MINNEAPOLIS (WCCO) — City officials say Minneapolis will pay state authorities to assist with law enforcement and criminal investigations.

The city announced joint powers agreements with the Minnesota State Patrol and the Bureau of Criminal Apprehension Wednesday.

The agreements state the extra law enforcement is necessary “due to a significant reduction in MPD sworn staffing levels.”

The state patrol will “provide high visibility patrols” in two areas of the city at specified times, according to the agreement. Those areas are:

– West Broadway Avenue from North Fourth Street to Penn Avenue North
– Lake Street from Hiawatha Avenue to Interstate 35W and Nicollet Avenue to Hennepin Avenue.

The agreement states four troopers in two squad cars will patrol for four hours a day on Thursdays, Fridays and Saturdays between 4 p.m. and midnight.

The troopers “will not be taking on any MPD 911 call response” or “be expected to handle routine calls for service,” according to the agreement.

The BCA agreement says it will “provide investigatory services agreed upon by BCA and MPD.” A release from the city say the BCA “will be supporting MPD with violent crime investigations including gun crimes, shootings, and carjackings.”

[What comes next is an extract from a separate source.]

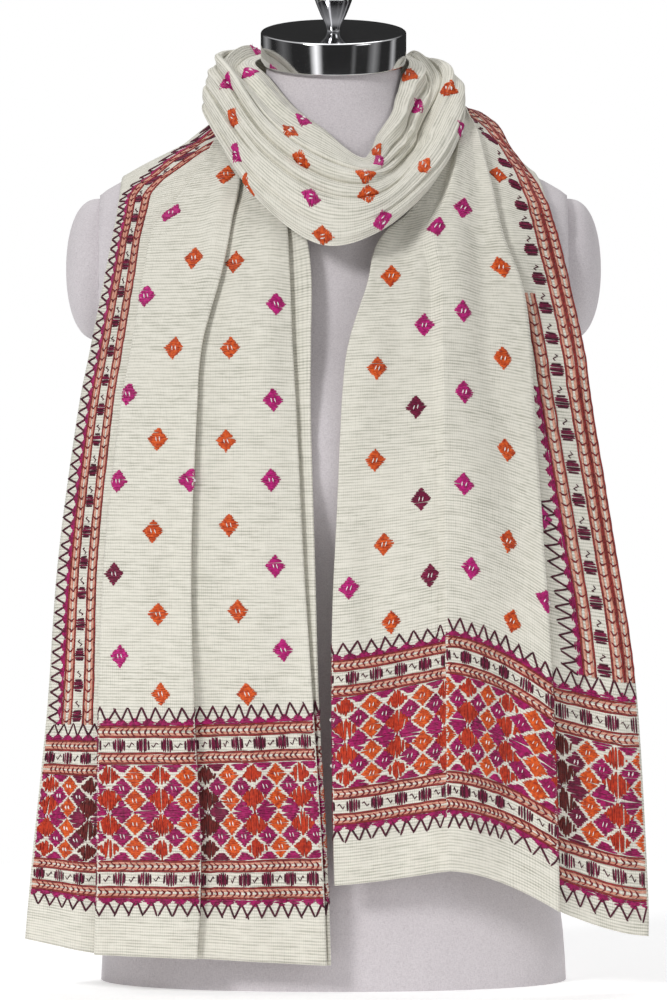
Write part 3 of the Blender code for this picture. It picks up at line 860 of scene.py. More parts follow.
THREADS = {
    "pink": floss("floss_pink", (0.62, 0.014, 0.25), (0.30, 0.007, 0.10)),
    "magenta": floss("floss_magenta", (0.45, 0.006, 0.140), (0.17, 0.003, 0.045)),
    "maroon": floss("floss_maroon", (0.105, 0.005, 0.026), (0.035, 0.003, 0.010)),
    # wine is the blocks' own thread, and also stands in as painted shade for motifs that lie in the folds
    "wine": floss("floss_wine", (0.25, 0.008, 0.060), (0.11, 0.004, 0.026)),
    "orange": floss("floss_orange", (0.80, 0.135, 0.016), (0.40, 0.034, 0.006)),
    "red": floss("floss_red_orange", (0.60, 0.048, 0.010), (0.28, 0.014, 0.005)),
    # painted shade: a darker red for the petals of a flower that lies in a fold's shade
    "shaded_red": floss("floss_shaded_red", (0.17, 0.014, 0.012), (0.07, 0.007, 0.007)),
    "rust": floss("floss_rust", (0.34, 0.034, 0.028), (0.14, 0.012, 0.012)),
    "crimson": floss("floss_crimson", (0.26, 0.013, 0.020), (0.11, 0.007, 0.010)),
    "salmon": floss("floss_salmon", (0.74, 0.40, 0.30), (0.54, 0.22, 0.15), 0.6),
    "bead": floss("bead_white", (0.95, 0.94, 0.92), (0.86, 0.85, 0.82), 0.2),
}
COLOURS = list(THREADS)

# %% [markdown]
# ## Stitches
#
# A stitch is a small raised roof of thread, thinner at both ends where it dives through the
# cloth. A Sewing collects all the stitches of one piece by colour, and makes its mesh at the end.

# %% Sewing helper
SUNK = 0.15          # how far a stitch's underside lies inside the cloth's face
LONGEST_STEP = 2.6


class Sewing:
    """The embroidery on one stretch, gathered stitch by stitch."""

    def __init__(self, stretch):
        self.stretch = stretch
        self.points = []
        self.faces = []
        self.colours = []
        self.count = 0

    def thread(self, colour, paths, width, height, tapered=True):
        """Lays threads along paths of (u, v) in metres, all with the same number of turns."""
        paths = np.asarray(paths, float)
        if not len(paths):
            return
        legs = np.linalg.norm(np.diff(paths, axis=1), axis=2).max(axis=0)
        places = [0.0]
        for k, leg in enumerate(legs):
            steps = max(2 if tapered else 1, int(math.ceil(leg / (LONGEST_STEP * MM))))
            places += [k + (n + 1) / steps for n in range(steps)]
        places = np.array(places)
        low = np.minimum(places.astype(int), paths.shape[1] - 2)
        part = (places - low)[None, :, None]
        line = paths[:, low] * (1 - part) + paths[:, low + 1] * part
        p, n = self.stretch.at(line[..., 0], line[..., 1])
        along = np.gradient(p, axis=1)
        side = np.cross(n, along)
        side /= np.maximum(np.linalg.norm(side, axis=2, keepdims=True), 1e-12)
        t = places / places[-1]
        size = np.clip(0.62 + 4 * np.minimum(t, 1 - t), 0, 1) if tapered else np.ones(len(t))
        half = side * (size * width * MM / 2)[None, :, None]
        under = n * ((CLOTH / 2 - SUNK) * MM)
        over = n * ((CLOTH / 2 + height * size) * MM)[None, :, None]
        corners = np.stack([p - half + under, p + over, p + half + under], axis=2)
        count, steps = corners.shape[:2]
        first = self.count + np.arange(count)[:, None] * steps * 3
        ring = first[:, :, None] + np.arange(steps)[None, :, None] * 3 + np.arange(3)[None, None]
        near, far = ring[:, :-1], ring[:, 1:]
        after = np.roll(near, -1, axis=2)
        after_far = np.roll(far, -1, axis=2)
        quads = np.stack([near, after, after_far, far], axis=-1).reshape(-1, 4)
        caps = np.concatenate([ring[:, 0, ::-1], ring[:, -1]])
        self.points.append(corners.reshape(-1, 3))
        self.faces += quads.tolist() + caps.tolist()
        self.colours += [COLOURS.index(colour)] * (len(quads) + len(caps))
        self.count += count * steps * 3

    def piece(self, name):
        made = mesh_piece(name, np.concatenate(self.points).tolist(), self.faces,
                          list(THREADS.values()), self.colours)
        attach(made, "root")
        print(f"{name}: {sum(len(face) - 2 for face in self.faces)} triangles")
        return made


def wavering(paths, by):
    """Paths in mm with each end moved a little, as no hand stitch is quite true."""
    paths = np.asarray(paths, float)
    return paths + rng.normal(0, by, paths.shape)


# %% [markdown]
# ## The small diamonds
#
# Each is a dozen or so satin stitches laid side by side in a lozenge about 15 mm wide, with two tiny
# beads sewn at its middle. Those that show in front are placed where the photograph has them, and
# those behind the neck follow the same spacing.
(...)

For this support, the city will pay up to $700,000, according to the agreements — $400,000 to the state patrol and $300,000 to the BCA.

Both agreements are in effect through 2023. In a release, the Minnesota Department of Public Safety said “absent additional funding from the state Legislature, [BCA personnel] will return to their prior assignments in September.” DPS said state patrol’s involvement “will likely last through the summer.”

Minneapolis has seen 31 homicides so far this year. Should the pace of killings hold, it would mark a record year of violence in the city.

A report last week from the Minnesota Department of Human Rights found that the city and its police department have engaged in “discriminatory, race-based policing” for at least a decade.